At the moment, Rizzo, an engineering and consulting company, is involved with several projects in the US, including the North Shore Connector project in Pittsburgh, and it also has a crew in South America. “I’ve been lucky enough to take a trip there,” says Nathan. “They’re at very high altitudes, 4,000m above sea level. They’re battling the elements, doing pretty advanced geo-technical investigations at places where probably people shouldn’t even be. It’s great that there’s such a scope of projects going on at the moment.”
While he enjoys working on tunnelling projects, he says one career highlight has been at a previous job where he had to try to convince people certain ideas could work. “Sometimes people don’t fully understand something until they see it, so you have to just do it,” he explains.
“I worked at Bombardier for a few years doing mechanical design work.
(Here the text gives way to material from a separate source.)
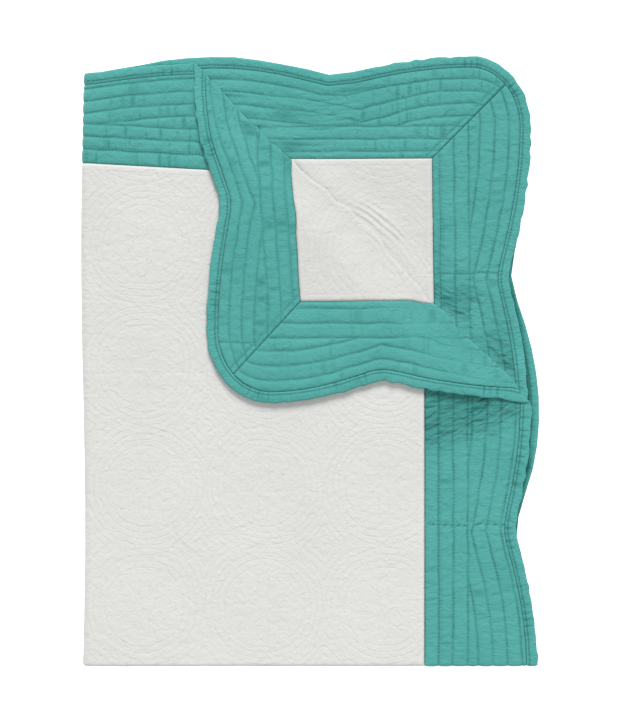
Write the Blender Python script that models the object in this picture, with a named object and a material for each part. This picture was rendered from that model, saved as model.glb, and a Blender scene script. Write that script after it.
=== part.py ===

We did a project in Miami, the Downtown People Mover, it’s like a driverless subway train but it’s on an elevated cement platform. We had an opportunity to incorporate new technologies that hadn’t been incorporated before.”
While he admits there were moments when the project manager didn’t always appreciate the team’s ideas because of conflicts like timing and planning approval: “At the end of the day it ended up being a really successful project and the client was thrilled.”
He says, “it’s something I’m very proud to have been involved with. It’s something where I can point at things and say, ‘that was my idea.’”
“That’s why people go into engineering. We don’t have inventors anymore. At least no one calls them that. Thomas Edison, he was an inventor, and what he was doing was engineering.”
Outside of work, Nathan enjoys playing music with his band and leading his son’s Cub Scout group. Having been a scout when he was a boy, he jumped at the chance to become a leader when his son was keen to join. While the boys are too young to go on long trails they do study for their badges, attend summer camp for a week and go on special trips. One place that Nathan has enjoyed taking them to is a local attraction called Laurel Caverns, the largest cave in Pennsylvania.
It’s a geological anomaly as it is formed of a low calcium limestone made up of 70 per cent silica grains cemented together with 30 per cent calcium carbonate and a small amount of iron oxide. As it was also formed in an area of folded and fractured rock, the cave tilts fifteen degrees, resulting in many steep passageways. “They learn a lot about geology here, which is fascinating for someone who understands these concepts,” he says.
What about a theme park based on tunnelling? “To have the world’s first subterranean theme park would be really cool,” he says.